Scripts that build objects
···

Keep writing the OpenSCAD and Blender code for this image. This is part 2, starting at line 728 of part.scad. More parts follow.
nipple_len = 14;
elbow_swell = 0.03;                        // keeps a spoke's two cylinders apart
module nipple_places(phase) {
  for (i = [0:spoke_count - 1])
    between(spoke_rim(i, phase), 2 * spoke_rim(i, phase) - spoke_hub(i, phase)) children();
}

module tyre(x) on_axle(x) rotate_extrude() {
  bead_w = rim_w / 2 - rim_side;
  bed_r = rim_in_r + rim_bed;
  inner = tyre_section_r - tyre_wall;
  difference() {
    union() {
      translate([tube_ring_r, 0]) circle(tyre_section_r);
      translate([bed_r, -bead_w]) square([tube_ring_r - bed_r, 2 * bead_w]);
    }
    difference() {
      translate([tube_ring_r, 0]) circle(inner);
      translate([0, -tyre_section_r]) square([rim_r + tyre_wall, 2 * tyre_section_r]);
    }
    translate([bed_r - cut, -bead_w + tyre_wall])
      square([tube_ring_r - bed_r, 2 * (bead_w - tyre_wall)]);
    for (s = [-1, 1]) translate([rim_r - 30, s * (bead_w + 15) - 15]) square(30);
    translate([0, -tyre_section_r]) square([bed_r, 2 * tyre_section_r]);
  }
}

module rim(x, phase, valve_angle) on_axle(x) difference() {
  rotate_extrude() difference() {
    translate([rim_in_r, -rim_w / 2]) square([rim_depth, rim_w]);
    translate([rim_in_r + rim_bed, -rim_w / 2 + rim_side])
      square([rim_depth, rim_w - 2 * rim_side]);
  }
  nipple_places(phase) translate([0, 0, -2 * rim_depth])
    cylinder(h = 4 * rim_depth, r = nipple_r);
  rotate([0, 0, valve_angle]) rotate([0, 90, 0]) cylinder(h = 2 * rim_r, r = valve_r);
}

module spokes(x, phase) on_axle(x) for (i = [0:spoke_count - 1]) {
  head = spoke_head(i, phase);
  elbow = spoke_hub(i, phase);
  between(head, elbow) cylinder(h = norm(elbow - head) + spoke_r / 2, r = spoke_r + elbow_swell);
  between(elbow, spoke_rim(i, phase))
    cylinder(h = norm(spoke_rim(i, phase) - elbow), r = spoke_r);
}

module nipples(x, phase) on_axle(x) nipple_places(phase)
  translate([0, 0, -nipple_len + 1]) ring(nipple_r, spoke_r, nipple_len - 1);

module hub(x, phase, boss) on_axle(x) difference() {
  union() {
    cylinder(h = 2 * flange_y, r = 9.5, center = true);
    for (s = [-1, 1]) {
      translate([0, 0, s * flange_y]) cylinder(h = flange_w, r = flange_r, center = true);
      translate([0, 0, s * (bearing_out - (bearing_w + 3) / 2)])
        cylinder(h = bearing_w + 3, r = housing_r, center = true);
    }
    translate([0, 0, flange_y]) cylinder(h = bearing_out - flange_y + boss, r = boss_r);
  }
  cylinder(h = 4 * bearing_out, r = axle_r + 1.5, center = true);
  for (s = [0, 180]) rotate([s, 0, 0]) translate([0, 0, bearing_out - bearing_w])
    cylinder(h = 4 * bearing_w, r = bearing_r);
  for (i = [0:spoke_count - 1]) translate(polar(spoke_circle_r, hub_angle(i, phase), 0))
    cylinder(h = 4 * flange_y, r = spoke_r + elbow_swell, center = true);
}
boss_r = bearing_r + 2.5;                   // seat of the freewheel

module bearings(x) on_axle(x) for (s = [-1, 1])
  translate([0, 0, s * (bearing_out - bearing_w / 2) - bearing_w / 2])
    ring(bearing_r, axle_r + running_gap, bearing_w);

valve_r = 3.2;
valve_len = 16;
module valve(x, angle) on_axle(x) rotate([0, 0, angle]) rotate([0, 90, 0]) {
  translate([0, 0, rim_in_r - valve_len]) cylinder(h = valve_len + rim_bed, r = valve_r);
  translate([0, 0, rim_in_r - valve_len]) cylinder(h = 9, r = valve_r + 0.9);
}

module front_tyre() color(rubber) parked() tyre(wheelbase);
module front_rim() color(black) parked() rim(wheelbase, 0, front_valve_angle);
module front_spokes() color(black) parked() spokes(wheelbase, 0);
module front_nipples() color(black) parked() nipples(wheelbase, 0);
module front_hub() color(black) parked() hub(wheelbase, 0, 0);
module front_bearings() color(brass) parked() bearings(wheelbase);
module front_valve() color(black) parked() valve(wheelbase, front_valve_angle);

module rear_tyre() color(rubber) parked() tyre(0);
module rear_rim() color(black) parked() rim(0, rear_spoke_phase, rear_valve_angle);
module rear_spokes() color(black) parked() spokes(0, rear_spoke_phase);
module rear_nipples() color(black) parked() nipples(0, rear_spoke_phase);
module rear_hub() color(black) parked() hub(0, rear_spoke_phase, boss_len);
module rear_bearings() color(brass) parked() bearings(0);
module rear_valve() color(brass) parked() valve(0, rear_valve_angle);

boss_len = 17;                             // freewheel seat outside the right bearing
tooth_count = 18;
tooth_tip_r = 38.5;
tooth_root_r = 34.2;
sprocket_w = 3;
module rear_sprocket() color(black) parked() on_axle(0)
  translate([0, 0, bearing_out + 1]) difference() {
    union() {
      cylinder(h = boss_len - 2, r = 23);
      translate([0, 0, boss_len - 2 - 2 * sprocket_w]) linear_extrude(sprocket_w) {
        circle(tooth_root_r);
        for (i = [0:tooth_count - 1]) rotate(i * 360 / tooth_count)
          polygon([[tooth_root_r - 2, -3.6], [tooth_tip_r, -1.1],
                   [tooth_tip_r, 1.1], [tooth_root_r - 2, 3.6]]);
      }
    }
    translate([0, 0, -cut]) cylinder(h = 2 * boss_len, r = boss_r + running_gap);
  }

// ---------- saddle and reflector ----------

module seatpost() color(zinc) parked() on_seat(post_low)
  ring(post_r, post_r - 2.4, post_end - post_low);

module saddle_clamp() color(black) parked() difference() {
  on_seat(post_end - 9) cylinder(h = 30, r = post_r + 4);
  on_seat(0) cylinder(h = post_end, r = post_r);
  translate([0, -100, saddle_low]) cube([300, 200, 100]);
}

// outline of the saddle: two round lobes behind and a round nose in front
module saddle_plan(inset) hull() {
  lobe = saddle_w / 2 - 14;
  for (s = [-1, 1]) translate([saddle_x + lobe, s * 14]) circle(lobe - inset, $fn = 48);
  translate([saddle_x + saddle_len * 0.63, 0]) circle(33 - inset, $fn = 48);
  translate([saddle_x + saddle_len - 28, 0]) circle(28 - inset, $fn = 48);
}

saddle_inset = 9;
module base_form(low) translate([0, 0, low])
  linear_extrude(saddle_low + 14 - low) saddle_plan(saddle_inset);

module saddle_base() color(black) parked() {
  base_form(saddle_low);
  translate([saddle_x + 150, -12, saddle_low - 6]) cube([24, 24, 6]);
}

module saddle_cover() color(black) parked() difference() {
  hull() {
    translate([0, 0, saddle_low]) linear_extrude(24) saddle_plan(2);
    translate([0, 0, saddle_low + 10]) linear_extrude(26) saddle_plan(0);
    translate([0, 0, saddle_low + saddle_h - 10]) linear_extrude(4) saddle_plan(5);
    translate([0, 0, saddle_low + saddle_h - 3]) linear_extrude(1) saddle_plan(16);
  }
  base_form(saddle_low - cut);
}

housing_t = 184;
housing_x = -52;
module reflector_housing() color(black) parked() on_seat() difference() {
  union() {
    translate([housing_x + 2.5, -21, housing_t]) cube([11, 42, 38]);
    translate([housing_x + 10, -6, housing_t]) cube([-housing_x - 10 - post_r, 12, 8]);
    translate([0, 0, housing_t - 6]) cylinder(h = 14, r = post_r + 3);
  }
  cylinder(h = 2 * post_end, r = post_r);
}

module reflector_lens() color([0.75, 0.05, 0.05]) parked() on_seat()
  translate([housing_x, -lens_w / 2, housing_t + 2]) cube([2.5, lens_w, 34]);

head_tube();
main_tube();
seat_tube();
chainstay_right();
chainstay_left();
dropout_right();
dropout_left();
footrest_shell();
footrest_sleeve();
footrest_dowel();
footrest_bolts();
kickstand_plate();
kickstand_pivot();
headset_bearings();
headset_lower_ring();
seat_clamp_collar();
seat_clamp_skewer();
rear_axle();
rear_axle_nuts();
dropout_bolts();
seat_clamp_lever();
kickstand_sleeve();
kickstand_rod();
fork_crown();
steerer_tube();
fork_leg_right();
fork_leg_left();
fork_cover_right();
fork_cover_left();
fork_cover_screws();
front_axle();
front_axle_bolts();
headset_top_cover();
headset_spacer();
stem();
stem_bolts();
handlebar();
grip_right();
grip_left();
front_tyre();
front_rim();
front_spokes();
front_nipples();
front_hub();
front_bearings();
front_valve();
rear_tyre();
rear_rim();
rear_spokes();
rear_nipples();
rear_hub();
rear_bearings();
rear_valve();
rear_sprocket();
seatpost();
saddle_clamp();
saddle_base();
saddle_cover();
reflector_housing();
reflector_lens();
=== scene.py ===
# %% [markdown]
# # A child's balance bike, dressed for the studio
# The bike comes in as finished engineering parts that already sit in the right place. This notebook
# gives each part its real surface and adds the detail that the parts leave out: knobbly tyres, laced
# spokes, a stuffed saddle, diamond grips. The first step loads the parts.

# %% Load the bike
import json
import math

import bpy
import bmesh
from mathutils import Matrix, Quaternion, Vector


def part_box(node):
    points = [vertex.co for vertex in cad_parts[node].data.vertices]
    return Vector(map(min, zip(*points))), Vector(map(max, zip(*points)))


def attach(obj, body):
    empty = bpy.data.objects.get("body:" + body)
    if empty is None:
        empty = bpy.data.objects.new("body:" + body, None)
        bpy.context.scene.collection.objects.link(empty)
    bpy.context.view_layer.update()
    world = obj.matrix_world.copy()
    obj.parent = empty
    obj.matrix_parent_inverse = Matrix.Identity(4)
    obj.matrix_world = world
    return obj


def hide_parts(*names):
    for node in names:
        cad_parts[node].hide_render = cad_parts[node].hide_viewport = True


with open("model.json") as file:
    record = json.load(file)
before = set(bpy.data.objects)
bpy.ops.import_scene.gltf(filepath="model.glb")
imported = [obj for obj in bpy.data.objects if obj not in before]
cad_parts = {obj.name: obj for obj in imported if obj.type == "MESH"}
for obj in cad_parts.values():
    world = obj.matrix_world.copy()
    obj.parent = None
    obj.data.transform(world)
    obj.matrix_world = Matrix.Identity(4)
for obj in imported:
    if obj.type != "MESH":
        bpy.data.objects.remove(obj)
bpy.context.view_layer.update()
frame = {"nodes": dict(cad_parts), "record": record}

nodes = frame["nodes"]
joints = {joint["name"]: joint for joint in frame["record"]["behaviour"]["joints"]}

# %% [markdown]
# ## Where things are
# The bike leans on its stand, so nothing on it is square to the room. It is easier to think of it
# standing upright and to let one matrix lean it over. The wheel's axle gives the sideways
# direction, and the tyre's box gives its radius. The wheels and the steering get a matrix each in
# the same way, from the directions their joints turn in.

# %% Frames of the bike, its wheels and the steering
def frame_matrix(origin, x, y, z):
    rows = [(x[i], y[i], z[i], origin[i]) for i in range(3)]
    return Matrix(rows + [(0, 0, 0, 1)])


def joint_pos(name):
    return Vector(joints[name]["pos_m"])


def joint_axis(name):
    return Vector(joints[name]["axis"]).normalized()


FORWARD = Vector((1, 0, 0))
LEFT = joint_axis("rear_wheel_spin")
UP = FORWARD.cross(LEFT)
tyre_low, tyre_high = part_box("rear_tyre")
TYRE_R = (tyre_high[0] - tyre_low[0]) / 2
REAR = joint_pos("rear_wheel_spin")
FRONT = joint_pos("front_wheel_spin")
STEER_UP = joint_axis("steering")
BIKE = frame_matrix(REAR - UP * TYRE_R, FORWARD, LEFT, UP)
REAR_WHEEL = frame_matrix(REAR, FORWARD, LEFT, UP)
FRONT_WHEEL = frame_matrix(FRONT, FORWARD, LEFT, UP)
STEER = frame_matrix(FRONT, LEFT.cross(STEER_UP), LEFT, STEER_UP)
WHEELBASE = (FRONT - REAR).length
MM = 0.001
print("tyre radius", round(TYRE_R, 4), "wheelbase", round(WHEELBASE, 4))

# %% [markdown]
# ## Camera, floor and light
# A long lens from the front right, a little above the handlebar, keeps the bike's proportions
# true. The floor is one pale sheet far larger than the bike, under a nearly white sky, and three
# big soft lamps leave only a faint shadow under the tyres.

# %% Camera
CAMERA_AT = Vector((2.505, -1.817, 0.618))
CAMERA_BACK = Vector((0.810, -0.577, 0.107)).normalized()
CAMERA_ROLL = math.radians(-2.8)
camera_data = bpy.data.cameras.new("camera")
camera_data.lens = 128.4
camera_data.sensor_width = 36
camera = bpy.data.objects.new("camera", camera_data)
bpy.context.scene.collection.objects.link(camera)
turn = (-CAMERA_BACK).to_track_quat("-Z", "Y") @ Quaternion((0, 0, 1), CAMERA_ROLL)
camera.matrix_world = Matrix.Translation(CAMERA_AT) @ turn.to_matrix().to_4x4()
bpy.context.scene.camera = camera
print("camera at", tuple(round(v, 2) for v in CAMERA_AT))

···

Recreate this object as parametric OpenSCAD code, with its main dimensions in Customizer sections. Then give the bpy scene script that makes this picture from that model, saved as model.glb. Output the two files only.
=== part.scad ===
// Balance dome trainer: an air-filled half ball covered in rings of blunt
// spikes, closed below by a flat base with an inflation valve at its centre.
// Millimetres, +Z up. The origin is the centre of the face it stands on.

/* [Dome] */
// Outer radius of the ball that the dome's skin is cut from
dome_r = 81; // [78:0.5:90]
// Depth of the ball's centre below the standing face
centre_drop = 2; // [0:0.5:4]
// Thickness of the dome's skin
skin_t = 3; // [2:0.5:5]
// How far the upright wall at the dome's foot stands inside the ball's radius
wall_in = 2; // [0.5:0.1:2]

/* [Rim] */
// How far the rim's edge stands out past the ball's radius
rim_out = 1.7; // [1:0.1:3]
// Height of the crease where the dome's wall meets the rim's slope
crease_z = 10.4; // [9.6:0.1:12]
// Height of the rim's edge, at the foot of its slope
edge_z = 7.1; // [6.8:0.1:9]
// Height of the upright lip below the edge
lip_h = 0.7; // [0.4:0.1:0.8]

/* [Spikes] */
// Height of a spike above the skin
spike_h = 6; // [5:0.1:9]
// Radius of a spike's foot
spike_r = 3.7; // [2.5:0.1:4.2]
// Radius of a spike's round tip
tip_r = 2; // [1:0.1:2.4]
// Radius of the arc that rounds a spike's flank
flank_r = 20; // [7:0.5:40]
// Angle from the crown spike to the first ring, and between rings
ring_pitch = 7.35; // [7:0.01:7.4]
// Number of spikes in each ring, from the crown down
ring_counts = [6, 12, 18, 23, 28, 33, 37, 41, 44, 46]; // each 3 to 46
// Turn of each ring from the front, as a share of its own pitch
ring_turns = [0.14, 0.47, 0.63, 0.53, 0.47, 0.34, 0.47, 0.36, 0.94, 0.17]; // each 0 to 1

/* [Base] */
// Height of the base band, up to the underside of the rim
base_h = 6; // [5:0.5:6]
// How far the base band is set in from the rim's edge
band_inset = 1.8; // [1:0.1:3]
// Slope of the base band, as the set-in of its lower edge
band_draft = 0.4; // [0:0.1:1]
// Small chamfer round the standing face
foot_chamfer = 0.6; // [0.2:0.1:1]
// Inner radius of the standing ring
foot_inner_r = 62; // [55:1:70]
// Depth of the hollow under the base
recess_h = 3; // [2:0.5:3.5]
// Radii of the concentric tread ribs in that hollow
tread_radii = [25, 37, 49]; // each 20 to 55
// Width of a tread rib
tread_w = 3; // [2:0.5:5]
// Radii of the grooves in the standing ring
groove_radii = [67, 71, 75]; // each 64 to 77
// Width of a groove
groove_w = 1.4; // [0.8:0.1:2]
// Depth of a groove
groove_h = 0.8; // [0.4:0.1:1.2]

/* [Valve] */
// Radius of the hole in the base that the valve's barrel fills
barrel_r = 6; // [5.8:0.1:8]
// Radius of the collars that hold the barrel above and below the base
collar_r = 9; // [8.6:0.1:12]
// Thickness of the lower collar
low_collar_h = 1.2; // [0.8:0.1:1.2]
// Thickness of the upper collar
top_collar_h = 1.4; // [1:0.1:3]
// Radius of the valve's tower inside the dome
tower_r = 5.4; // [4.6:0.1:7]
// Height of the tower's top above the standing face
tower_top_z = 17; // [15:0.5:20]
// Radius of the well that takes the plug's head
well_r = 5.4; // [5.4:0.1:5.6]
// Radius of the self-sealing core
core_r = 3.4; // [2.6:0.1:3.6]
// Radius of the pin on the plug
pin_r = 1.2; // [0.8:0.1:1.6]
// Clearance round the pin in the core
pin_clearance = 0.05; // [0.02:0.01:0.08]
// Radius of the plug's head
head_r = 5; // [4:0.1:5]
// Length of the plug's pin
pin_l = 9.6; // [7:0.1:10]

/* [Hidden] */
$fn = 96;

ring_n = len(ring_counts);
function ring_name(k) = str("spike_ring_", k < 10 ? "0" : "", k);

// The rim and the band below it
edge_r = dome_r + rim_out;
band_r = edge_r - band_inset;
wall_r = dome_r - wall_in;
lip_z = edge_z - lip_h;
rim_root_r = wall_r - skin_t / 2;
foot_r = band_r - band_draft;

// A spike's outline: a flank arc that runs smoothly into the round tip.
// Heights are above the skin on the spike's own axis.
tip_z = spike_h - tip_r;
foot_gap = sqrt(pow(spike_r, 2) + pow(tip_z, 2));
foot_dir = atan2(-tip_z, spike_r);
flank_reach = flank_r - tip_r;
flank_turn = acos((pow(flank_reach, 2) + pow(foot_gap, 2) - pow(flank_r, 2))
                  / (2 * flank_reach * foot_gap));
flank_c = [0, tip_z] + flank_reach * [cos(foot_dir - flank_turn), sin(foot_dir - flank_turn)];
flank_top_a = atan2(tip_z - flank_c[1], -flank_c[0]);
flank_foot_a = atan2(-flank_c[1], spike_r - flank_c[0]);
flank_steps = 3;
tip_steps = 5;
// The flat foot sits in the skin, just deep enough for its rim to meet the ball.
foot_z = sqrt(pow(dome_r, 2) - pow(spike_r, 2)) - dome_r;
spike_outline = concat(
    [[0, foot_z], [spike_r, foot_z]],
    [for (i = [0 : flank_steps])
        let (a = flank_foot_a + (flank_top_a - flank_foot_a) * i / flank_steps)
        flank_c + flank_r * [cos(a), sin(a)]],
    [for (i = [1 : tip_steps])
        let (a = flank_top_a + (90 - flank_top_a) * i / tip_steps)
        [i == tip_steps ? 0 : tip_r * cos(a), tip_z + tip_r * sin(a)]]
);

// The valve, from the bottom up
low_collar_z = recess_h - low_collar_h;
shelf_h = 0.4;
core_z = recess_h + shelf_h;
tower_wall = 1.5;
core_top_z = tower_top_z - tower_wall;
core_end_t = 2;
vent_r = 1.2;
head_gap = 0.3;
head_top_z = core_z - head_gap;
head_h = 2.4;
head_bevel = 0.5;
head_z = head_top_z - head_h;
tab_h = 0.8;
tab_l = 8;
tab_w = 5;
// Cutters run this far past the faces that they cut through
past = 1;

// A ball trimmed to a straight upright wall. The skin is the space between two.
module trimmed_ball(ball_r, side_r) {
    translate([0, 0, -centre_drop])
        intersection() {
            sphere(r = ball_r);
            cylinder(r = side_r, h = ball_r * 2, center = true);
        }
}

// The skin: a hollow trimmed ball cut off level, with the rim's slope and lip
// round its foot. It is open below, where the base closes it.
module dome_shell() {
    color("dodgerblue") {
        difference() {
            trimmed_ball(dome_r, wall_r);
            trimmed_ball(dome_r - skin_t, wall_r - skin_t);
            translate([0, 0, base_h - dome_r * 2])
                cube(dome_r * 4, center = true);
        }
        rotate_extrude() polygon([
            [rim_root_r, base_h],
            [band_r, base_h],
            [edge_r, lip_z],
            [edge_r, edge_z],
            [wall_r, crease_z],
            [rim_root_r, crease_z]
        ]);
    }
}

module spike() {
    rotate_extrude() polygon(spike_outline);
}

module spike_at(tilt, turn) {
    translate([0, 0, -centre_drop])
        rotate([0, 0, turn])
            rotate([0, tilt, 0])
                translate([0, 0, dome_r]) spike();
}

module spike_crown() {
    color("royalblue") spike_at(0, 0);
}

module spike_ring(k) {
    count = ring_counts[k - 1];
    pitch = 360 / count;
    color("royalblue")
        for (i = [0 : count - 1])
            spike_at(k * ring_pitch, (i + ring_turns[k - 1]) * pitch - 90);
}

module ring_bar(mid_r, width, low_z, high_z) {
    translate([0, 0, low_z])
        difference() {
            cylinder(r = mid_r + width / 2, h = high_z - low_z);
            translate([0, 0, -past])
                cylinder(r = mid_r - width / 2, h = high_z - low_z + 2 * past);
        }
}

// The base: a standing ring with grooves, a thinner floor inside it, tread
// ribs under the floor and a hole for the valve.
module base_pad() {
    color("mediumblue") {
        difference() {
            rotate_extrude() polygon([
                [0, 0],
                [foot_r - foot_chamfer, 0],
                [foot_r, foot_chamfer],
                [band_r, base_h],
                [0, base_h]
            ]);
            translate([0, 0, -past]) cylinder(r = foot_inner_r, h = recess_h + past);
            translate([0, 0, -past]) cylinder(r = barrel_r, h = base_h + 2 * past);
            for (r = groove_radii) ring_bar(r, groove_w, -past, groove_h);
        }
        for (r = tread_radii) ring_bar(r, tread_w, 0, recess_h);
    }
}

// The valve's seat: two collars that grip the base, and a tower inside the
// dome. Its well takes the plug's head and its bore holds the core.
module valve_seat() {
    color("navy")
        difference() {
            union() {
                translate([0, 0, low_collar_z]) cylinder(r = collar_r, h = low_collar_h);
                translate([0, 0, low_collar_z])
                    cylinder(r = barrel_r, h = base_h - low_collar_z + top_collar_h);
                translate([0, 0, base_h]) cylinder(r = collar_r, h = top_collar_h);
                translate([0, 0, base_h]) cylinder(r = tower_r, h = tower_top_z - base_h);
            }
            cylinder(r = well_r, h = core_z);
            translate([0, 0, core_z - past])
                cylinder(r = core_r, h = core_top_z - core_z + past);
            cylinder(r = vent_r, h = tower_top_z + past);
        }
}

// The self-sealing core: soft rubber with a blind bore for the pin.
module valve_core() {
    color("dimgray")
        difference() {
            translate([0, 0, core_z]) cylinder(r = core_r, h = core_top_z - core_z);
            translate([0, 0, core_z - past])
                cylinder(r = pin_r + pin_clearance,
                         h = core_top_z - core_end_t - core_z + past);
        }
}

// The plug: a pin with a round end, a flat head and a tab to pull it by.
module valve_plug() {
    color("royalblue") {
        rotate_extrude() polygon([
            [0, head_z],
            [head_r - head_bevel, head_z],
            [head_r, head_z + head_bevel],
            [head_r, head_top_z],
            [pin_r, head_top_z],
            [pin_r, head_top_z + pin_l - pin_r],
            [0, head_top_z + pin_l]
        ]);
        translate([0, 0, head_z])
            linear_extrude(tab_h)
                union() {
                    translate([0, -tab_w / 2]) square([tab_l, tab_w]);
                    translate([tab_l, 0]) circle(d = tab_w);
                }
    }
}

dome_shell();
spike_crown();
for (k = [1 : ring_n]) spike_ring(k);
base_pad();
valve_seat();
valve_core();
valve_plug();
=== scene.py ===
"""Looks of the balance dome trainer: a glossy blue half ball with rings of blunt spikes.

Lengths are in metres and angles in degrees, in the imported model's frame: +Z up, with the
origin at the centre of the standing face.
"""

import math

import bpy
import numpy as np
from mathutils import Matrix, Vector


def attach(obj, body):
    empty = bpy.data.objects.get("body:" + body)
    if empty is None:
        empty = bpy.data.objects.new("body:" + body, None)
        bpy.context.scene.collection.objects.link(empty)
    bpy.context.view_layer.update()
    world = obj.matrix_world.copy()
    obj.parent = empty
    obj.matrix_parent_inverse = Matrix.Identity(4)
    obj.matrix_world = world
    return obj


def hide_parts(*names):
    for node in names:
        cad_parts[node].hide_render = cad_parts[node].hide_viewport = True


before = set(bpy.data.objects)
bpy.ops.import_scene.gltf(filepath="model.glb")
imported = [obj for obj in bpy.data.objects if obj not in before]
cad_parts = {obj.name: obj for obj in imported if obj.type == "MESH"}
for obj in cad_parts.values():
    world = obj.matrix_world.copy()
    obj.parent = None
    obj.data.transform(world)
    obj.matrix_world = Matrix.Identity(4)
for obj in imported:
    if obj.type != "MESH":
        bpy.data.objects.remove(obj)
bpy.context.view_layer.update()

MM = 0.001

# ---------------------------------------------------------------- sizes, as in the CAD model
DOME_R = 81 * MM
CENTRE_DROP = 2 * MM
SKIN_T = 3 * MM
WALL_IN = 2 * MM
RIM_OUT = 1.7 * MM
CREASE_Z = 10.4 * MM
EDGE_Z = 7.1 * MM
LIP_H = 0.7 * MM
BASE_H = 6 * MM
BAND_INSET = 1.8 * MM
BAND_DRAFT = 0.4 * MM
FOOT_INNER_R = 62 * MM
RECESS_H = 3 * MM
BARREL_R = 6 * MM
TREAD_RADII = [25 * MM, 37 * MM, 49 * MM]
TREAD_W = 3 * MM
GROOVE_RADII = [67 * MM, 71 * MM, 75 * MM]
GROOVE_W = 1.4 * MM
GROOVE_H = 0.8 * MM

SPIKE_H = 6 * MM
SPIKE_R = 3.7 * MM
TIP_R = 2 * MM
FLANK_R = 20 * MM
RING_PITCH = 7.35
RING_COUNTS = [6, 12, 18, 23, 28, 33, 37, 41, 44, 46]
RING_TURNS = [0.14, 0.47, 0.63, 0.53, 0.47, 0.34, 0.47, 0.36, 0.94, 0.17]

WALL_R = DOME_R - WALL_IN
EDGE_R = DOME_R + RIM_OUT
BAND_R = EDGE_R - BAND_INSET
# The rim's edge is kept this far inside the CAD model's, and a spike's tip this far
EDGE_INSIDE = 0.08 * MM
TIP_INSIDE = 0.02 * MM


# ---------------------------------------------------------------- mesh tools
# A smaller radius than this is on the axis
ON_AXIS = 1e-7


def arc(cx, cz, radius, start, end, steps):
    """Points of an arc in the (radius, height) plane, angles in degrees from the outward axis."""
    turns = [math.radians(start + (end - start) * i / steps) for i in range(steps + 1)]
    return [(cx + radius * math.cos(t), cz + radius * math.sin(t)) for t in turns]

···

[Set exercise] Extract all lines containing the word "record".

[Solution to this task]
    record = json.load(file)
frame = {"nodes": dict(cad_parts), "record": record}
joints = {joint["name"]: joint for joint in frame["record"]["behaviour"]["joints"]}